With Jesus making his Selecao debut in September 2016, scoring five goals and assisting four in his first six caps by the end of the year, having helped guide his country to Olympics gold a fortnight after the confirmation of his impending move to England, it was clear Manchester City had spotted a talent. Four Premier League titles and 95 goals before being sold at a substantial profit to Arsenal six years later only underlined it.
4) Luke Shaw (£31m) It is often underestimated just how callow – and how brilliant – Luke Shaw was in his early Premier League days. Rooney remains the only player to make his 50th appearance in the competition at a younger age (18 years, two months and four days), with Shaw matching Milner (18 years, seven months and 17 days) and beating Cesc Fabregas by about a week.
The left-back was a PFA Team of the Year member and Young Player of the Year candidate – beaten by Eden Hazard so fair enough – before he took the genuinely debatable step back of leaving that wonderful Southampton team for Louis van Gaal’s sterile revolution. It has taken time but only relatively recently has Shaw restored his reputation to those exciting St Mary’s levels as a reliable professional.
3) Fabio Silva (£35.6m) Absolutely ludicrous, that. Portuguese authorities clearly agreed as the fee, a club-record transfer for Wolves at the time, was investigated as part of a wider operation exploring issues with agents and third-party payments.
Eyebrows might have been raised when Porto commanded such preposterous money for a teenager with a single league start and goal to his name.
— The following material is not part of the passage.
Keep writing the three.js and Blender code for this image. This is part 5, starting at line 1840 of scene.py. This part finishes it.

Silva’s entire professional career consisted of 781 minutes and three goals when Jorge Mendes worked his magic.
The forward did at least improve on that at Molineux, netting four times in the Premier League; he has been more prolific on loan at both Anderlecht and PSV since, with Julen Lopetegui left to hope the still-uncapped 21-year-old is like a new signing because he won’t be given any actual ones.
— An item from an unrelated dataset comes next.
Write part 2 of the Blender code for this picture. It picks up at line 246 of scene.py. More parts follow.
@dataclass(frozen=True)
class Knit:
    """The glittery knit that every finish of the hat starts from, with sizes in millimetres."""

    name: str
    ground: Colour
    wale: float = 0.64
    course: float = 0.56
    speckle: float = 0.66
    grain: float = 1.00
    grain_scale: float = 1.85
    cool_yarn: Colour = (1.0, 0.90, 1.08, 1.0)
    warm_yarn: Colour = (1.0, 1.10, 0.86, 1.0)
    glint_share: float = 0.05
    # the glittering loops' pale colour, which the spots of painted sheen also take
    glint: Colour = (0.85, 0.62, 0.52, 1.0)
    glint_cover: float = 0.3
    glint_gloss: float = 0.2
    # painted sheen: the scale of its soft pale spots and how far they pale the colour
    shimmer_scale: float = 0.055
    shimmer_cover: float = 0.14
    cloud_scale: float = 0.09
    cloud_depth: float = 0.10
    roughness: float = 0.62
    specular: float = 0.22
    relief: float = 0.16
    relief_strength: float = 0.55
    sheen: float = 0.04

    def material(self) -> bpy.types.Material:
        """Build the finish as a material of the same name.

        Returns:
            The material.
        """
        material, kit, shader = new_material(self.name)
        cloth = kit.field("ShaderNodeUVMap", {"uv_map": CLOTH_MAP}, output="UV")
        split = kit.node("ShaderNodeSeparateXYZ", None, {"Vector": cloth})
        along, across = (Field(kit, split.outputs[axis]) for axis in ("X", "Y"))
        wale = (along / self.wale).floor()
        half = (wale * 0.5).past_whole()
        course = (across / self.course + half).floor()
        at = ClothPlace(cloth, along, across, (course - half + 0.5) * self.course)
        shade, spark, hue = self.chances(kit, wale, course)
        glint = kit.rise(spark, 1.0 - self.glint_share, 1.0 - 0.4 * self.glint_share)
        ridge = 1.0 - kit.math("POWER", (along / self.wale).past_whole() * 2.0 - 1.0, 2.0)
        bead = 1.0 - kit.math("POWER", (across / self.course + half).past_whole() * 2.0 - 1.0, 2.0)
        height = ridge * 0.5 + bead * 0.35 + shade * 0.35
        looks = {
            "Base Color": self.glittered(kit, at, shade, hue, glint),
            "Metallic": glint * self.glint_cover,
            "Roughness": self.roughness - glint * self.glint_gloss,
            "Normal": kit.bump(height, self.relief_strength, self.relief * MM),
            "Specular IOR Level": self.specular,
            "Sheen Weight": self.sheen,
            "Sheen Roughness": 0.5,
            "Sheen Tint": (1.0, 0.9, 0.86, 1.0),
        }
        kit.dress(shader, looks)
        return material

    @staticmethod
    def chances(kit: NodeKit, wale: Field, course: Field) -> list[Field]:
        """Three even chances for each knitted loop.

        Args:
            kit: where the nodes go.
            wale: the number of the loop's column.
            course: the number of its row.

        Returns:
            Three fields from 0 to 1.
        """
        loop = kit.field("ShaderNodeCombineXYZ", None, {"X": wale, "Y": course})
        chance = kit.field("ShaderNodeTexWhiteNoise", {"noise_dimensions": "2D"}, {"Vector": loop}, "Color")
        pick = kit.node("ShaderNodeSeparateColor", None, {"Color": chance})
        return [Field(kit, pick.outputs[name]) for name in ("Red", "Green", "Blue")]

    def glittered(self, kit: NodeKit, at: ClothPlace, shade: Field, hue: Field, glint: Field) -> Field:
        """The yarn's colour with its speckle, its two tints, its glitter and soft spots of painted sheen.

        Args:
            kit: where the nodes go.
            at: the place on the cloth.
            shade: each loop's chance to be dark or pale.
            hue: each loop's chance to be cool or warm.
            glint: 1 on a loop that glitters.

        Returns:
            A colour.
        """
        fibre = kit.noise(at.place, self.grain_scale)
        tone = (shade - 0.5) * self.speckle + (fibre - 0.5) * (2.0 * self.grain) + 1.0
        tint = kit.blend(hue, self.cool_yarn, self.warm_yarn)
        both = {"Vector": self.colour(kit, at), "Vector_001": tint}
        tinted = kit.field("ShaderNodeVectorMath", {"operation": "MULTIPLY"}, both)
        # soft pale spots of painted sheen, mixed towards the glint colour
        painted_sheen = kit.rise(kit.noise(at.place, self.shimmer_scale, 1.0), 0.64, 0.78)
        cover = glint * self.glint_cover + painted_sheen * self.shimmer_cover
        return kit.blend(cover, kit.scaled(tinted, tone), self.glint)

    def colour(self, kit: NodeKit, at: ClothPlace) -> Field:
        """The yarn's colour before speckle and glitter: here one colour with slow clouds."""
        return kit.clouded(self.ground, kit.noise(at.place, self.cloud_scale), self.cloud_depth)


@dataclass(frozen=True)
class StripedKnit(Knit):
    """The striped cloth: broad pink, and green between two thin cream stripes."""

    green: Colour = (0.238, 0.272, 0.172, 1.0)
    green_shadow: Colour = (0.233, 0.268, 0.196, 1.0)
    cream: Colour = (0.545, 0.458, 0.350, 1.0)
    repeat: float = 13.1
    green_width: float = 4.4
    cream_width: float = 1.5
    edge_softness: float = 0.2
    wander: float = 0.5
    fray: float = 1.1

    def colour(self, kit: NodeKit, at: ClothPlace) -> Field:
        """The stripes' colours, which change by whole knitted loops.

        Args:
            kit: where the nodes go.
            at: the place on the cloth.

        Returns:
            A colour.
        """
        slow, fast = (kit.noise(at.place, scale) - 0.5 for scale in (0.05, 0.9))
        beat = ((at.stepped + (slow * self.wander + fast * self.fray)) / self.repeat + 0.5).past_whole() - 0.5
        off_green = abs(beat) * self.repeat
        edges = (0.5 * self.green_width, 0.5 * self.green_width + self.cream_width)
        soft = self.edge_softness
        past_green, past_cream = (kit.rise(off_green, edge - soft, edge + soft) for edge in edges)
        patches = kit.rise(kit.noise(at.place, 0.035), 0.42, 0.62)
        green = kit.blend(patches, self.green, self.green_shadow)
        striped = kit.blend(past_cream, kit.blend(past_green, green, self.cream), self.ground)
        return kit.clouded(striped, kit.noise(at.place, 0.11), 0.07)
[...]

2) Wesley Fofana (£36.5m) Brendan Rodgers might have been onto something when he said that new Leicester signing Wesley Fofana “looks like he’s played for a lot longer,” considering the centre-half has barely racked up 100 senior career appearances yet still earned transfers worth around £111.5m.
A single season at Saint-Etienne – the premature 2019/20 at that – was enough to persuade the Foxes that Fofana was worth comparatively silly money, much like his one full campaign at the King Power Stadium tempted Chelsea into making him one of the most expensive defenders ever less than two years later despite the Frenchman suffering a long-term injury in the interim.
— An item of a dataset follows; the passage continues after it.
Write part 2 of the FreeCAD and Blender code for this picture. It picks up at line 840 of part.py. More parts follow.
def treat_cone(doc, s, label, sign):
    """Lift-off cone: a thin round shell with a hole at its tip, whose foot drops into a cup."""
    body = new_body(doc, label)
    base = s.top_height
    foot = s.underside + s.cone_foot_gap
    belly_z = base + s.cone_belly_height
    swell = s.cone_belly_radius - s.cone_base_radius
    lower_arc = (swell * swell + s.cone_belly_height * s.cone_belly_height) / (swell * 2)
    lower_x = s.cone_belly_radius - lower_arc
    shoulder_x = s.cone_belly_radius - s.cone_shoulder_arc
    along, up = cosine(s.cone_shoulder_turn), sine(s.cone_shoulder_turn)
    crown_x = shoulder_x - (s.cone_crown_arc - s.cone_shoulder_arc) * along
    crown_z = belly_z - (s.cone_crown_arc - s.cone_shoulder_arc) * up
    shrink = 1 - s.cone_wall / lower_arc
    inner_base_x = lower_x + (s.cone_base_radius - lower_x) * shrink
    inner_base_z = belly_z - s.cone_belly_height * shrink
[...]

The most games Fofana has played for any one club remains the 52 he managed at Leicester. Next is 30 at Saint-Etienne and yet another devastating cruciate ligament problem means he will be stuck on 20 at Chelsea and one with France for the foreseeable.
1) Anthony Martial (£44.7m) “It was a ridiculous amount of money, but it’s the crazy world we are in,” said Louis van Gaal. “I have not bought Martial for me – I have bought him for the next manager of Manchester United.“
That he went on to vouch for the candidacy of Ryan Giggs to that role remains hilarious.
Martial did at least have some first-team pedigree when a panicking Man Utd came calling in September 2015. The Frenchman had played 70 games and scored 15 goals. But as French football journalist Philippe Auclair said at the time: “This amount of money leaves people speechless in France.”
With Monaco banking an initial fee of £36m, add-ons made up the rest of the £57.6m total possible payment. Martial triggered one clause by scoring well over 25 goals in his first four seasons, but he failed to hit the requisite number of France caps and – somehow – did not win the Ballon d’Or to activate another instalment.